The new rules are widely anticipated to place greater restrictions on the amount of carbon dioxide coal plants can release into the atmosphere each year and represent a centerpiece of the president's attempt to address global climate change.
"We anticipate it to be unprecedented in complexity and cost," said Dan Byers, senior director for policy for the U.S. Chamber of Commerce’s Institute for 21st Century Energy.
Previous attempts to regulate air quality under the Clean Air Act focused on specific pollutants, such as mercury or particulate matter, their source and eliminating them from the local environment, Byers said.
Carbon dioxide emissions, by contrast, are global, meaning what is emitted in China impacts the United States and vice versa, he said. Any carbon reductions in the U.S. resulting from the rule will be negated by increased coal consumption in Asia.
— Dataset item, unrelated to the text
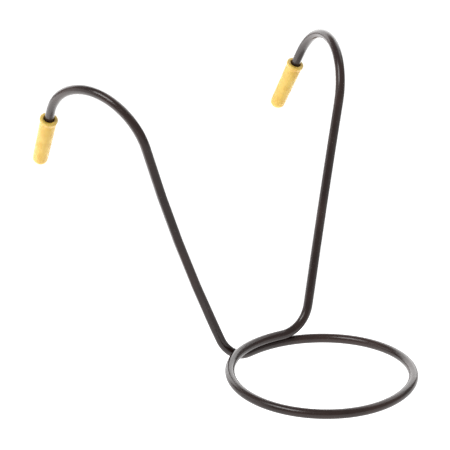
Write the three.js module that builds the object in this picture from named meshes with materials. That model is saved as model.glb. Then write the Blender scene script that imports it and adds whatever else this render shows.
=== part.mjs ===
// Razor stand: one coated steel wire, bent into a ring foot with two arms that end in hooks, and a soft
// cap pushed over each end of the wire. Millimetres, +Z up, +Y towards the hooks, ring foot towards -Y.

import * as THREE from "three";

// Driving dimensions
const WIRE_DIAMETER = 5.0; // over the plastic coating
const COATING_BORE = 4.2; // the coating's inner diameter
const CORE_DIAMETER = 4.0; // the steel rod
const RING_RADIUS = 47; // to the middle of the wire, at the front of the ring
const COIL_SHIFT = 2.0; // how much nearer the middle the wire is after one full turn
const OVERLAP = 7; // degrees by which each end of the ring runs on past the crossing
const CROSSING_GAP = 0.3; // clear space where the wire passes over itself
const RISE_START = 175; // degrees round the ring from the crossing, where the wire leaves the table
const RISE_END = 346; // degrees, where it has climbed over the other run
const BAR_LENGTH = 5; // straight run from the ring to the foot bend
const FOOT_BEND = { radius: 18, angle: 72.5, lean: 12 }; // lean is away from the ring
const SHIN_LENGTH = 2; // straight run above the foot bend
const ARM_BOW = { length: 106, angle: 8, towards: -145 }; // the arm's slight curve
const HOOK_BEND = { radius: 32, angle: 146.5, towards: 16.5 };
const TAIL_LENGTH = 18; // from the hook bend to the wire's end, inside the cap
const CAP_GRIP = { left: 13, right: 10.8 }; // how far the wire reaches into each cap
const CAP = {
  length: 32,
  bore: 5.4,
  mouthBore: 5.7,
  mouthDepth: 3,
  mouthDiameter: 9.4,
  neckDiameter: 8.7, // just behind the lip
  lip: 1.6, // length of the thicker rim at the mouth
  tipDiameter: 7.9,
  tipRadius: 3.0, // rounding of the closed end
  floor: 2.2, // thickness of the closed end
};
const SIDES = 12; // facets round the wire
const CAP_SIDES = 32;
const STEPS = { ring: 48, foot: 9, bow: 4, hook: 17, straight: 1 };

const WIRE_RISE = Math.sqrt((WIRE_DIAMETER + CROSSING_GAP) ** 2 - COIL_SHIFT ** 2);
const radians = THREE.MathUtils.degToRad;
const UP = new THREE.Vector3(0, 0, 1);

// A straight length of wire.
class Straight {
  constructor(start, direction, length, steps) {
    Object.assign(this, { start, direction, length, steps });
  }
  point(f) {
    return this.start.clone().addScaledVector(this.direction, f * this.length);
  }
  tangent() {
    return this.direction.clone();
  }
}

// A circular bend: the wire turns towards a given direction, which is first made square to it.
class Bend {
  constructor(start, direction, towards, radius, angle, steps) {
    const inward = towards.clone().addScaledVector(direction, -towards.dot(direction)).normalize();
    this.axis = direction.clone().cross(inward);
    this.centre = start.clone().addScaledVector(inward, radius);
    Object.assign(this, { start, direction, angle, steps });
  }
  point(f) {
    const arm = this.start.clone().sub(this.centre);
    return arm.applyAxisAngle(this.axis, f * this.angle).add(this.centre);
  }
  tangent(f) {
    return this.direction.clone().applyAxisAngle(this.axis, f * this.angle);
  }
}

// The ring foot: a little over one turn, flat on the table, that climbs over its own start on the last
// part and ends slightly nearer the middle.
class Ring {
  constructor(steps) {
    this.steps = steps;
  }
  point(f) {
    const degrees = f * (360 + 2 * OVERLAP) - OVERLAP;
    const radius = RING_RADIUS + (COIL_SHIFT / 2) * (1 - degrees / 180);
    return new THREE.Vector3(
      radius * Math.sin(radians(degrees)),
      radius * Math.cos(radians(degrees)),
      WIRE_RISE * THREE.MathUtils.smoothstep(degrees, RISE_START, RISE_END),
    );
  }
  tangent(f) {
    const reach = 1e-4;
    return this.point(f + reach).sub(this.point(f - reach)).normalize();
  }
}

// The same run of wire walked the other way.
class Reversed {
  constructor(run) {
    this.run = run;
    this.steps = run.steps;
  }
  point(f) {
    return this.run.point(1 - f);
  }
  tangent(f) {
    return this.run.tangent(1 - f).negate();
  }
}

// The whole wire: runs end to end, with the extrusion's steps shared out as each run asks.
class BentWire extends THREE.Curve {
  constructor(runs) {
    super();
    this.runs = runs;
    this.steps = runs.reduce((sum, run) => sum + run.steps, 0);
  }
  locate(t) {
    let left = t * this.steps;
    let k = 0;
    while (k < this.runs.length - 1 && left > this.runs[k].steps) {
      left -= this.runs[k].steps;
      k += 1;
    }
    return [this.runs[k], left / this.runs[k].steps];
  }
  getPoint(t, target = new THREE.Vector3()) {
    const [run, f] = this.locate(t);
    return target.copy(run.point(f));
  }
  getTangent(t, target = new THREE.Vector3()) {
    const [run, f] = this.locate(t);
    return target.copy(run.tangent(f));
  }
  getUtoTmapping(u) {
    return u;
  }
}

// An arm's runs from the ring outwards. side is +1 for the arm towards +X, which follows the ring's raised
// end, and -1 for the other, which leads into its start.
function armRuns(ring, side, shinLength) {
  const flat = (degrees) => new THREE.Vector3(
    side * Math.sin(radians(degrees)), Math.cos(radians(degrees)), 0);
  const runs = [];
  const ringEnd = side > 0 ? 1 : 0;
  let point = ring.point(ringEnd);
  let direction = ring.tangent(ringEnd).multiplyScalar(side);
  const add = (run) => {
    runs.push(run);
    point = run.point(1);
    direction = run.tangent(1);
  };
  const straight = (length) => add(new Straight(point, direction, length, STEPS.straight));
  const bend = (towards, radius, angle, steps) =>
    add(new Bend(point, direction, towards, radius, radians(angle), steps));

  const lean = radians(FOOT_BEND.lean);
  straight(BAR_LENGTH);
  bend(new THREE.Vector3(0, Math.sin(lean), Math.cos(lean)), FOOT_BEND.radius, FOOT_BEND.angle, STEPS.foot);
  straight(shinLength);
  const bowRadius = ARM_BOW.length / radians(ARM_BOW.angle);
  bend(flat(ARM_BOW.towards), bowRadius, ARM_BOW.angle, STEPS.bow);
  bend(flat(HOOK_BEND.towards), HOOK_BEND.radius, HOOK_BEND.angle, STEPS.hook);
  straight(TAIL_LENGTH);
  return runs;
}

// The arm that starts under the crossing has a longer shin, so that both hooks reach the same height.
const ring = new Ring(STEPS.ring);
const highArm = armRuns(ring, 1, SHIN_LENGTH);
const shin = highArm[2];
const lowArm = armRuns(ring, -1, SHIN_LENGTH + WIRE_RISE / shin.direction.z);
const wire = new BentWire([...lowArm.map((run) => new Reversed(run)).reverse(), ring, ...highArm]);

// Turns the section so that one of its facets lies flat on the table under the ring.
function facetPhase() {
  const frames = wire.computeFrenetFrames(wire.steps);
  const ringStart = lowArm.reduce((sum, run) => sum + run.steps, 0);
  const station = ringStart + STEPS.ring / 4;
  const down = UP.clone().negate();
  const across = down.dot(frames.normals[station]);
  const along = down.dot(frames.binormals[station]);
  return Math.atan2(along, across) + Math.PI / SIDES;
}

// A regular polygon whose flats are the given diameter apart.
function polygon(flats, phase) {
  const radius = flats / 2 / Math.cos(Math.PI / SIDES);
  return Array.from({ length: SIDES }, (_, k) => {
    const angle = phase + (k * 2 * Math.PI) / SIDES;
    return new THREE.Vector2(radius * Math.cos(angle), radius * Math.sin(angle));
  });
}

function sweep(section) {
  return new THREE.ExtrudeGeometry(section, {
    steps: wire.steps,
    extrudePath: wire,
    bevelEnabled: false,
  });
}

function named(name, geometry, colour, roughness, metalness) {
  const material = new THREE.MeshStandardMaterial({ color: colour, roughness, metalness });
  const mesh = new THREE.Mesh(geometry, material);
  mesh.name = name;
  return mesh;
}

function wireCore(phase) {
  const section = new THREE.Shape(polygon(CORE_DIAMETER, phase));
  return named("wire_core", sweep(section), 0x9a9c9e, 0.35, 1);
}

function wireCoating(phase) {
  const section = new THREE.Shape(polygon(WIRE_DIAMETER, phase));
  section.holes.push(new THREE.Path(polygon(COATING_BORE, phase)));
  return named("wire_coating", sweep(section), 0x2c2725, 0.3, 0);
}

// A cap's half section: the mouth at height 0, the closed end at the cap's length.
function capProfile() {
  const outline = new THREE.Path();
  const tip = CAP.tipDiameter / 2;
  const boreEnd = CAP.length - CAP.floor;
  outline.moveTo(0, boreEnd);
  outline.lineTo(CAP.bore / 2, boreEnd);
  outline.lineTo(CAP.bore / 2, CAP.mouthDepth);
  outline.lineTo(CAP.mouthBore / 2, 0);
  outline.lineTo(CAP.mouthDiameter / 2, 0);
  outline.lineTo(CAP.mouthDiameter / 2, CAP.lip);
  outline.lineTo(CAP.neckDiameter / 2, CAP.lip + 0.4);
  outline.lineTo(tip, CAP.length - CAP.tipRadius);
  outline.absarc(tip - CAP.tipRadius, CAP.length - CAP.tipRadius, CAP.tipRadius, 0, Math.PI / 2);
  outline.lineTo(0, CAP.length);
  return outline.getPoints(5);
}

// A cap on the wire's end: its axis is the wire's, and its mouth is the grip length back from the end.
function cap(name, end, outward, grip) {
  const mesh = named(name, new THREE.LatheGeometry(capProfile(), CAP_SIDES), 0xf0c65c, 0.6, 0);
  mesh.quaternion.setFromUnitVectors(new THREE.Vector3(0, 1, 0), outward);
  mesh.position.copy(end).addScaledVector(outward, -grip);
  return mesh;
}

const phase = facetPhase();
const frame = new THREE.Group();
frame.add(
  wireCore(phase),
  wireCoating(phase),
  cap("cap_left", wire.getPoint(0), wire.getTangent(0).negate(), CAP_GRIP.left),
  cap("cap_right", wire.getPoint(1), wire.getTangent(1), CAP_GRIP.right),
);

// The origin is under the middle of the object, on the table.
const bounds = new THREE.Box3().setFromObject(frame, true);
const middle = bounds.getCenter(new THREE.Vector3());
frame.position.set(-middle.x, -middle.y, -bounds.min.z);

const stand = new THREE.Group();
stand.add(frame);
export default stand;
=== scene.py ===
"""Razor stand: one steel wire in a glossy plastic coat, bent into a ring foot and two hooked arms, with a
soft vinyl cap over each end. The looks are built around the packed frame, in metres."""

import math

import bmesh
import bpy
from bpy.props import FloatProperty, FloatVectorProperty, IntProperty, PointerProperty
from mathutils import Matrix, Vector, noise


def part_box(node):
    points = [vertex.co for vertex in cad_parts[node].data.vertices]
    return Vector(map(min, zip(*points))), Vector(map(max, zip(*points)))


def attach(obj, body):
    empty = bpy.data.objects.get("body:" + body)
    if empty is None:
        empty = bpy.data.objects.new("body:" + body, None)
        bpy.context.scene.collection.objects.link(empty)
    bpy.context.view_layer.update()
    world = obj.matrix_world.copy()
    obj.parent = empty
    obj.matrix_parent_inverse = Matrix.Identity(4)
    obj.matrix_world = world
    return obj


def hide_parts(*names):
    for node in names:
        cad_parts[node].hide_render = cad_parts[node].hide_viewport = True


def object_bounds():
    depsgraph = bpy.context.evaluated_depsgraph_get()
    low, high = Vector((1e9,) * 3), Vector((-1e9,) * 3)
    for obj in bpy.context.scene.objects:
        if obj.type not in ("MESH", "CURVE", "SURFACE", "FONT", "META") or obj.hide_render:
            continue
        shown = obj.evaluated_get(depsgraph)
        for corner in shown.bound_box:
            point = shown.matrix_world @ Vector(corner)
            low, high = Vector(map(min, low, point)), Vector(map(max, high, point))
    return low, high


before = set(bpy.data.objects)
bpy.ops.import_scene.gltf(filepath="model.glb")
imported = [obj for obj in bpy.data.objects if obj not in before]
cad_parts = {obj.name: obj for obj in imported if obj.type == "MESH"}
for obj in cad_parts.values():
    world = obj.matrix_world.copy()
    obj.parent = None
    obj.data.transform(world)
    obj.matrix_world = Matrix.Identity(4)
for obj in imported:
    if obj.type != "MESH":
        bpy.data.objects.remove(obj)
PACKED_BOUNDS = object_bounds()

bl_info = {
    "name": "Razor Stand",
    "version": (1, 0, 0),
    "blender": (4, 5, 0),
    "location": "View3D > Sidebar > Razor Stand",
    "description": "Bends and coats the wire, caps its ends and sets the studio",
    "category": "Add Mesh",
}

UP = Vector((0, 0, 1))
WIRE_PLACE = "wire_place"
CAP_PLACE = "cap_place"
SAME_PLACE = 1e-5
SAME_POINT = 1e-6
SHARPEST_SMOOTH_EDGE = math.radians(38)
CAP_SIDES = 64
CAP_WALL_RINGS = 14
LUMPS_PER_METRE = 140
BORE_MARGIN = 2e-4
FLOOR_HALF_WIDTH = 6.0
SENSOR_WIDTH = 36.0

# Each soft light's name, its heading from where the camera looks, its height in degrees, its distance, its
# width and height in metres, and its brightness.
SOFTBOXES = (
    ("back_light", -6, 22, 2.4, 4.8, 1.75, 3.0),
    ("top_light", 50, 48, 1.6, 1.2, 0.9, 2.2),
    ("left_light", -95, 12, 1.6, 1.2, 0.8, 1.4),
    ("key_light", 230, 50, 1.1, 0.56, 0.46, 8.5),
)
# A card that lies face up: its place, its width and length in metres, and its brightness.
BOUNCE_CARD = (Vector((-0.12, 0.5, 0.002)), 1.0, 0.9, 2.5)


# ---------------------------------------------------------------- settings


def length(name, description, default):
    return FloatProperty(name=name, description=description, default=default, unit="LENGTH", precision=5)


def angle(name, description, degrees):
    return FloatProperty(name=name, description=description, default=math.radians(degrees), subtype="ANGLE")


def colour(name, description, default):
    return FloatVectorProperty(
        name=name, description=description, default=default, subtype="COLOR", size=3, min=0, max=1
    )


def share(name, description, default):
    return FloatProperty(name=name, description=description, default=default, subtype="FACTOR", min=0, max=1)


def brightness(name, description, default):
    return FloatProperty(name=name, description=description, default=default, min=0)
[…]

American companies, meanwhile, will be left at a disadvantage, as their Asian competitors use a lower-cost fuel source, Byers argued.
Byers was one of four panelists to take up the subject of the new EPA rules, which are expected to be released on June 2, at the Wyoming Energy Summit.
The two-day event, hosted by the Wyoming Business Report, featured a keynote speech by Gov. Matt Mead and a series of panel discussions on everything from coal exports to oil-by-rail transportation to the future of the uranium industry.
But in a state that collects $1.2 billion in biannual coal revenues, much of the early discussion centered around the coming EPA rules and what they might mean for the industry.
"Really what our interest is, is that this rule doesn't shut down existing coal plants and coal mines," said Barbara Walz, vice president of compliance at the utility Tri-State Generation and Transmission Association.
A separate rule, which would essentially require new coal plants to be as efficient as natural gas facilities, effectively mandates utilities use carbon capture technology to meet EPA's regulations, Walz said. Such technology is expensive and would cause wholesale electricity costs to rise 70 to 80 percent initially, she predicted. Costs will fall after the carbon capture technology is improved, but they are still projected to be 30 to 40 percent higher than where they are now, Walz said.
Steve Dietrich, administrator of the Wyoming Department of Environmental Quality's Air Quality Division, said EPA regulations typically require power plants to install the best available technology to curb pollution. The new rule is different because it essentially forces companies to deploy a technology that has yet to be commercially proven, he said.
It has taken EPA nearly 40 years to implement a rule passed in the 1970s aimed at curtailing smog, said Richard Garrett, an energy policy analyst at the Wyoming Outdoor Council, a Lander-based environmental group.
Given that track record and the costs involved in upgrading existing coal plants, it will likely be a long time before EPA implements the new coal rules in earnest, he said in an interview after the discussion.
"I would like to see bigger steps, bolder steps," Garrett said. "Climate change is upon us and it will become a bigger and bigger burden for our children."